Suodenjoki & Kaarninen

Sami Suodenjoki & Mervi Kaarninen
ABSTRACT

 

Lived nation in the writings upwards of the defeated in post-Civil War Finland


In early-1918, soon after seceding from Russia, Finland was plunged into a bloody Civil War between the socialist Reds and the non-socialist Whites. Three months of fighting and a prison camp catastrophe that followed the war left 38,000 people dead and over 20,000 children orphaned. Consequently, the newly independent nation-state was deeply divided throughout the interwar period. While the victorious Whites bolstered the agrarian-bourgeois state and nurtured the fear of a new revolution, the experiences of many defeated Reds were marked by exclusion, humiliation, and revanchism.
In our paper, we use “writings upwards” as a source for studying how people who were affiliated with the defeated Red side lived out the nation, that is, experienced the Finnish nation-state and expressed national belonging or non-belonging toward it after the Civil War. The concept of “writing upwards”, coined by historian Martyn Lyons, refers to the diverse writings of the weak to the powerful, and in this case, to the letters of request and complaint from distressed people to the state authorities. We focus on women’s writings and argue that these writings were marked by the experiences of humiliation, resistance, compensation, and wounded confidence towards nation-state institutions. Our theoretical framework is the history of experiences, which approaches experiences as cultural, social and societal phenomena, bound to power relations, institutions, and systems of meaning. Studied from this perspective of socially and culturally mediated experiences, nations can be seen of as a series of encounters and negotiations between individuals, social groups and institutions, as well as between bodies, spaces, and objects. 

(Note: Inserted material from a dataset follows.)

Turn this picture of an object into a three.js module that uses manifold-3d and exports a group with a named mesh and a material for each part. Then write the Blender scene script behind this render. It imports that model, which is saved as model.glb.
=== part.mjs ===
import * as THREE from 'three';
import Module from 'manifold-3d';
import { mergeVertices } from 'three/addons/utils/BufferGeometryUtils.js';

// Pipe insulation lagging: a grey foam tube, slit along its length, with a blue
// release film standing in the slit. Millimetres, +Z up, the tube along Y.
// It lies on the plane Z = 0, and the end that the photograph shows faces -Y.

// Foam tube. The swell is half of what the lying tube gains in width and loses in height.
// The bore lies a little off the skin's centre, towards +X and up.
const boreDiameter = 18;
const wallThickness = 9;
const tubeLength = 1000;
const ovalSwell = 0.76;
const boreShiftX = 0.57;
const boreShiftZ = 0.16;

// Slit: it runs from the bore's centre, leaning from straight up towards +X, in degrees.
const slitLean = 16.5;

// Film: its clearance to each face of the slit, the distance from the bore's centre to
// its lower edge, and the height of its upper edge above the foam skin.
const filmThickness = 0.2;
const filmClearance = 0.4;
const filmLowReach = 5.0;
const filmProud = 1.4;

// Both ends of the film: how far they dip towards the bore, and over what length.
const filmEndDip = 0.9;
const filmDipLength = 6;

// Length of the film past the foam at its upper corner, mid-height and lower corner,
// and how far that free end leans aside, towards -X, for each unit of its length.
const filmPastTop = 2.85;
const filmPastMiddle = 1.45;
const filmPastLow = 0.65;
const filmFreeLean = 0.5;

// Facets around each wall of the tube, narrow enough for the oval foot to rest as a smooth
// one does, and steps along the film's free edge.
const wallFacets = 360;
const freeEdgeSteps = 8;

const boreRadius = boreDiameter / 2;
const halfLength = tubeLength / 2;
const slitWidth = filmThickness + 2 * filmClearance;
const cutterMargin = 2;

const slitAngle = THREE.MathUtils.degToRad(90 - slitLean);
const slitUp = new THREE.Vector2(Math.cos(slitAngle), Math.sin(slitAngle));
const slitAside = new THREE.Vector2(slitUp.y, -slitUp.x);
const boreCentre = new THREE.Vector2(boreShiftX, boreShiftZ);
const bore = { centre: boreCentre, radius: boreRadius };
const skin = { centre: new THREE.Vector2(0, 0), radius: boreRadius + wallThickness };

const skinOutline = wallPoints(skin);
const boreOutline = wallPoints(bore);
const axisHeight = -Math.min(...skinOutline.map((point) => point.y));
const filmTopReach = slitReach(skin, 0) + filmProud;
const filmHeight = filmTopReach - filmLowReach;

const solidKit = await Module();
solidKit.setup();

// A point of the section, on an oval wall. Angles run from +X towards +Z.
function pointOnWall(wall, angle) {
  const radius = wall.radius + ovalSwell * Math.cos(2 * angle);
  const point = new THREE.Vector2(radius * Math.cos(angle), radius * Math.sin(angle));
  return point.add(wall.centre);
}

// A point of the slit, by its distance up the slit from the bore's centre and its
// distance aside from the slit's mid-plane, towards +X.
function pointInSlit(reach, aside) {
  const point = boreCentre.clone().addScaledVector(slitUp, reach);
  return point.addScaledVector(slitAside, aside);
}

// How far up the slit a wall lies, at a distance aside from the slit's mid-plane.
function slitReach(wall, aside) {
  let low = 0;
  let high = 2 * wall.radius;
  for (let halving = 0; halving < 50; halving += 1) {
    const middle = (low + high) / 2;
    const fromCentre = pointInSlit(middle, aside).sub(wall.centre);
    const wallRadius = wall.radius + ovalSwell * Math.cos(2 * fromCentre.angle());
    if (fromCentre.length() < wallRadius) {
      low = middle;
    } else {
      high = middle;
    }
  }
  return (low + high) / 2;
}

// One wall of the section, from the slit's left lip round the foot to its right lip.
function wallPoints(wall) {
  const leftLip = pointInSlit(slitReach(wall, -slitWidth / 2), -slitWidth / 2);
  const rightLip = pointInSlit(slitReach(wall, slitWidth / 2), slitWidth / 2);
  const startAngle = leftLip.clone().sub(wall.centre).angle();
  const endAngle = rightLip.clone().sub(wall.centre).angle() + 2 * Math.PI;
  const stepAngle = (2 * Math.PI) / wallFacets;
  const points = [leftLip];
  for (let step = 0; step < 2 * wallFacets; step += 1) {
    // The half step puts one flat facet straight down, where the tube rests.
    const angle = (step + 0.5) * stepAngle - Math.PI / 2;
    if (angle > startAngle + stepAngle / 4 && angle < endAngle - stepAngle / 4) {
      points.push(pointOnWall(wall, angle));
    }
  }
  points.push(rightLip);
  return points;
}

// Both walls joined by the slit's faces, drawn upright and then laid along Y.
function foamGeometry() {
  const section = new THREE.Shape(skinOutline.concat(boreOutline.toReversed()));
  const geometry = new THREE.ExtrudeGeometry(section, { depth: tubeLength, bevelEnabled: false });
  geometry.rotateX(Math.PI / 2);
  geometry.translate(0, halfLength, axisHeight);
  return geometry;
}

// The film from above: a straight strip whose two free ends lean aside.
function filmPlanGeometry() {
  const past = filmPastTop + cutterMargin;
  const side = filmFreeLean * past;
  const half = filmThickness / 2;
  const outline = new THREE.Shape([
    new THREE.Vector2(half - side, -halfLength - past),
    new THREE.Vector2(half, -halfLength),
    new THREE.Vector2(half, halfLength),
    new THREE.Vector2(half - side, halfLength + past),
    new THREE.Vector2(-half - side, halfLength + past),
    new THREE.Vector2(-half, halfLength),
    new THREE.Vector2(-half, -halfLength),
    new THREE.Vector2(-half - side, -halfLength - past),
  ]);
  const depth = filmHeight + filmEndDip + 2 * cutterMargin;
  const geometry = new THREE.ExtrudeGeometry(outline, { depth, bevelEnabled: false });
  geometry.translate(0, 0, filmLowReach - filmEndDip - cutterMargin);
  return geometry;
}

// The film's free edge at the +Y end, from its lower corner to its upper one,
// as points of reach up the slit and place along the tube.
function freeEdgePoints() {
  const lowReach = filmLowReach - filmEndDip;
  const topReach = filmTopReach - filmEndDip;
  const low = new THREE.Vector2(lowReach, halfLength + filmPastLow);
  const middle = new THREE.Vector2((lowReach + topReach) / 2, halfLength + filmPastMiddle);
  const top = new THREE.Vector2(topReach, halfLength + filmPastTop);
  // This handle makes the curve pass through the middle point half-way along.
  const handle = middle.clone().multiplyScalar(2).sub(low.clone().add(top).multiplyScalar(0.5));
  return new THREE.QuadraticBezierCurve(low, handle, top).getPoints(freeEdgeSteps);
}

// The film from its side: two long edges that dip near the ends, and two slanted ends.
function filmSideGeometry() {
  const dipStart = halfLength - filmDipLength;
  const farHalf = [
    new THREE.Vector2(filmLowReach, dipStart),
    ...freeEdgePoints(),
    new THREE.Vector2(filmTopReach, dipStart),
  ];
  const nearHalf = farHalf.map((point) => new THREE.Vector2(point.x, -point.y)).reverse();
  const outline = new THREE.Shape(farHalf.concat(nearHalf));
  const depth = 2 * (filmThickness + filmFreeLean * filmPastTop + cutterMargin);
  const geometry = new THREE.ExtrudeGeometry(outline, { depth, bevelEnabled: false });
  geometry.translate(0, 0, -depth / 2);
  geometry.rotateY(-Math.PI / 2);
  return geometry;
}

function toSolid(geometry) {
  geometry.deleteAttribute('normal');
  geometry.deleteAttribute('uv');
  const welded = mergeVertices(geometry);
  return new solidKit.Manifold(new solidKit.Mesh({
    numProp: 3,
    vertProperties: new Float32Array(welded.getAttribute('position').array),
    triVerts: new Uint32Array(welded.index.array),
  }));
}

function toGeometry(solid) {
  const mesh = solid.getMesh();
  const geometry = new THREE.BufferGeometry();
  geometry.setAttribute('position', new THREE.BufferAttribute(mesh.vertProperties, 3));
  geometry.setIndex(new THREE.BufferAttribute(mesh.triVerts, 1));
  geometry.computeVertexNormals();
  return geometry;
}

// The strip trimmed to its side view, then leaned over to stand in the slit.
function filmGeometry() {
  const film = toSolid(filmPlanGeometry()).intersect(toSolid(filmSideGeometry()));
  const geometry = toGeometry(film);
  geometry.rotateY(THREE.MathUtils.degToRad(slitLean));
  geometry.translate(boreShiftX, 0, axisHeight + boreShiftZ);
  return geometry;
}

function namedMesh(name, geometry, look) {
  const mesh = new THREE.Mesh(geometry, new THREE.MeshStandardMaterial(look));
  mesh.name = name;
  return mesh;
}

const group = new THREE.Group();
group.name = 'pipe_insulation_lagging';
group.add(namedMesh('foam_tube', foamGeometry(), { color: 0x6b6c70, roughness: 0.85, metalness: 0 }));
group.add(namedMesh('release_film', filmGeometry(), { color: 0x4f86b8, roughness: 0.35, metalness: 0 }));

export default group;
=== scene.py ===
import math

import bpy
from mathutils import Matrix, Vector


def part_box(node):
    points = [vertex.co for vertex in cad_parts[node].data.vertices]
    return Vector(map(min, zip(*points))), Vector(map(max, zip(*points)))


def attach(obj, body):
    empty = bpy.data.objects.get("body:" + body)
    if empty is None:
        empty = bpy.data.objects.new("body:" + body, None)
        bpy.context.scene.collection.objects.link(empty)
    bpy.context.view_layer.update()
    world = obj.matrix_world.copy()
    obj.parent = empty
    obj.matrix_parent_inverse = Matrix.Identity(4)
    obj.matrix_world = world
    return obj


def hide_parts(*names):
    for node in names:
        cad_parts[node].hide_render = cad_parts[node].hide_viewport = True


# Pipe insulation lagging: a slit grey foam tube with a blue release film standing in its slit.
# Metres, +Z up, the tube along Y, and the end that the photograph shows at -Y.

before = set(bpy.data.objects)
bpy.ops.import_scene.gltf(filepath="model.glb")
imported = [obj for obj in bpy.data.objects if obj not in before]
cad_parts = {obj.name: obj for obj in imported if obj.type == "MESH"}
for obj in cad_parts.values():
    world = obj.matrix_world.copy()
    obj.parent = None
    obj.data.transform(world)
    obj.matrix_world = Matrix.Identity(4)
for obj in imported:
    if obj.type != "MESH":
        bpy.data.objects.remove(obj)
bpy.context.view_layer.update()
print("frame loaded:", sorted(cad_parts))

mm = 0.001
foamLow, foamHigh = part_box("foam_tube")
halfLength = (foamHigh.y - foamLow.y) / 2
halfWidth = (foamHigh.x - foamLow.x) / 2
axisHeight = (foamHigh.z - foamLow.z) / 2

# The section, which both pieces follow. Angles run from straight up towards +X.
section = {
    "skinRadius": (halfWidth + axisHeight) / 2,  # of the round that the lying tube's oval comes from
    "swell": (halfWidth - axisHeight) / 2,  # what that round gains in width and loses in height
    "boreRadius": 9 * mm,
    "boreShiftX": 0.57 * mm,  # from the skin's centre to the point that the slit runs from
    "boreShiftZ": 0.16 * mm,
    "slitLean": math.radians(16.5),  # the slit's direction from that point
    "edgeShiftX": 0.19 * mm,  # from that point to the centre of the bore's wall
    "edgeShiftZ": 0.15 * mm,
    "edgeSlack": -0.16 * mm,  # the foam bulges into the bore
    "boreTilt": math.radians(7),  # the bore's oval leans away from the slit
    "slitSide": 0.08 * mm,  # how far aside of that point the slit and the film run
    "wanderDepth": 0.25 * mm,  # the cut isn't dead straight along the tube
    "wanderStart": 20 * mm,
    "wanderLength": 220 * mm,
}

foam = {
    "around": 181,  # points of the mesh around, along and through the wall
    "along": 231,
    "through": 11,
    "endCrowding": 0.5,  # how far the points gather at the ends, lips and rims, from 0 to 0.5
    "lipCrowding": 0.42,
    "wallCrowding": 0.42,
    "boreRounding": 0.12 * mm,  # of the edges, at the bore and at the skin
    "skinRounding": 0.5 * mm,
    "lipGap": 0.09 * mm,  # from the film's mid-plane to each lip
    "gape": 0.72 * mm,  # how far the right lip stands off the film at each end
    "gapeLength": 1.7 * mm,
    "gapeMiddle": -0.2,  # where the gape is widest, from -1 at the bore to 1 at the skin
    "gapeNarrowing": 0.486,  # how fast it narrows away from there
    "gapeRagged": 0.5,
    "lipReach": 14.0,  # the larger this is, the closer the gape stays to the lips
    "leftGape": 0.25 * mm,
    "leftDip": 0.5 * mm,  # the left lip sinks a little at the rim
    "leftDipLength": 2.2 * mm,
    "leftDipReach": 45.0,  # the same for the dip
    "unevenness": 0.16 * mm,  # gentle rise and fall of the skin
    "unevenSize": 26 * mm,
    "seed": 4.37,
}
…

Our source material consists of three samples of letters to the authorities, all of which show how female senders negotiated their relationship with the Finnish nation in the post-war situation. The first sample includes letters sent to the Office of the President of Finland between 1919 and 1921 by Red-affiliated people such as family members of imprisoned or fallen Red Guardists. These letters show how the senders fashioned themselves as citizens deserving state aid and viewed the new presidential institution, the image of which was shaped by the liberal and social reformist profiles of the first President and his wife.

The second sample comprises letters of complaint written by the so-called Red widows, that is, the spouses of fallen Red Guardists, to the chief inspector of the Ministry of Social Affairs between 1919 and the mid-1920s. A backdrop to these complaints was the pension scheme created in Finland after World War I that excluded the Red widows, who had to resort to the Finnish social welfare institutions instead to provide for themselves and their families. Our third sample includes complaints and pension applications written by Red widows in the 1940s. During World War II the policies of the Finnish government towards Red veterans and widows changed due to the need to seek national unanimity and to connect the defeated side to the common fatherland. Consequently, the Finnish government prescribed that Red widows would be eligible for pension, which led to a flux of pension applications.

Sami Suodenjoki is a senior researcher working in the Academy of Finland Centre of Excellence in the History of Experiences HEX at Tampere University. 
sami.suodenjoki@tuni.fi

Mervi Kaarninen is a university lecturer in history and a member of the Academy of Finland Centre of Excellence in the History of Experiences HEX at Tampere University.